School's purchase a ‘blessing’

January 31, 2010
By MELISSA TANJI, Staff Writer

Even through these hard economic times, Carden Academy of Maui is looking at its future and has purchased the nearly 3-acre parcel it sits on in Pukalani.

The school held a blessing for its campus on Friday and unveiled a new school sign at the property it shares with Grace Church along Kula Highway.

Carden Academy bought the property from the church for under $2 million, said school Director Nina Sato. Now that the school has a mortgage, it will start a capital campaign soon to help pay for the property, she said.

Article Photos

The Maui News / AMANDA COWAN photo

Kindergartner Zoe Rehrer, 5, prepares to present flowers to “the tree of wisdom” during a blessing ceremony Friday morning.

The school has been renting the property for 10 years from the church, and now the church will rent back from the school. The two will continue to share the property.

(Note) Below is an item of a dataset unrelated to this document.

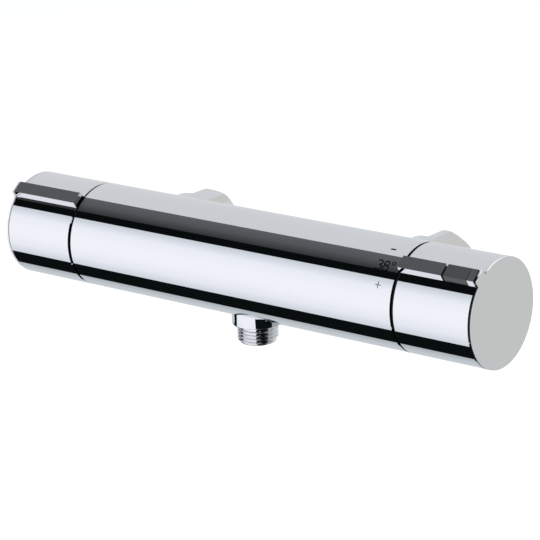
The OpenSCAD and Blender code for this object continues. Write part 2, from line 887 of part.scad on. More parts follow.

"I think it's an opportunity we couldn't pass up" said Charles Buckingham, president of the school's board of directors.

He said the school had been looking for a permanent site for its campus, but there were "not many locations."

Sato said the purchase was "really something we have been hoping would happen at some point. It is exciting."

She said the school can now move forward with repairs and upgrades it had postponed when it didn't own the property.

Grace Church Pastor Robb Finberg called the buy a "win-win" situation for the church and the school.

He said the church and the school have had a good long-term relationship over the years and he always had a vision of having a school on his church grounds.

Finberg said the church is also looking for another site to relocate its congregation of around 200 people.

The school runs from kindergarten through 8th grade and has an enrollment of 104 students. Carden Academy of Maui is based on the curriculum of the late educator Mae Carden, who opened her first school in 1934 in New York. Carden's curriculum engages children from the age of 3, with an integrated program that each year reinforces and builds on strengths gained by the student.

Carden on Maui was started in the late 1990s by five mothers seeking an alternative education for their children. The first school was held in a garage.

Sato acknowledged that the timing to buy the property was "difficult;" in spring 2009, church officials informed the school that they were thinking of selling.

"The economy was taking a downturn, people were concerned about it," she said of the school and parents.

But Sato said the school ended up with a good deal. What it is paying in "property fees" now is a little less than what the school had spent on rent each month, which was one of the deciding factors to buy the property.

But, she added, there are still monthly utility bills to pay.

In 2008, the school had started a capital campaign to build a new campus on an empty property in Pukalani, after Grace Church indicated it wasn't going to renew the school's lease, Sato said.

Sato said it would have been a daunting task had they had to go through raising money and buying the vacant property, as infrastructure needed to be put in and buildings needed to be constructed.

Fortunately, however, there was a change in plans by the church and the school was able to stay, she said.

Sato said the nearly 3-acre property contains four classrooms, a little trailer that the school uses for its business office, and the church fellowship hall and sanctuary, both of which the school and church share.

Sato said she doesn't see the school expanding soon and instead it will focus on upgrades and repairs.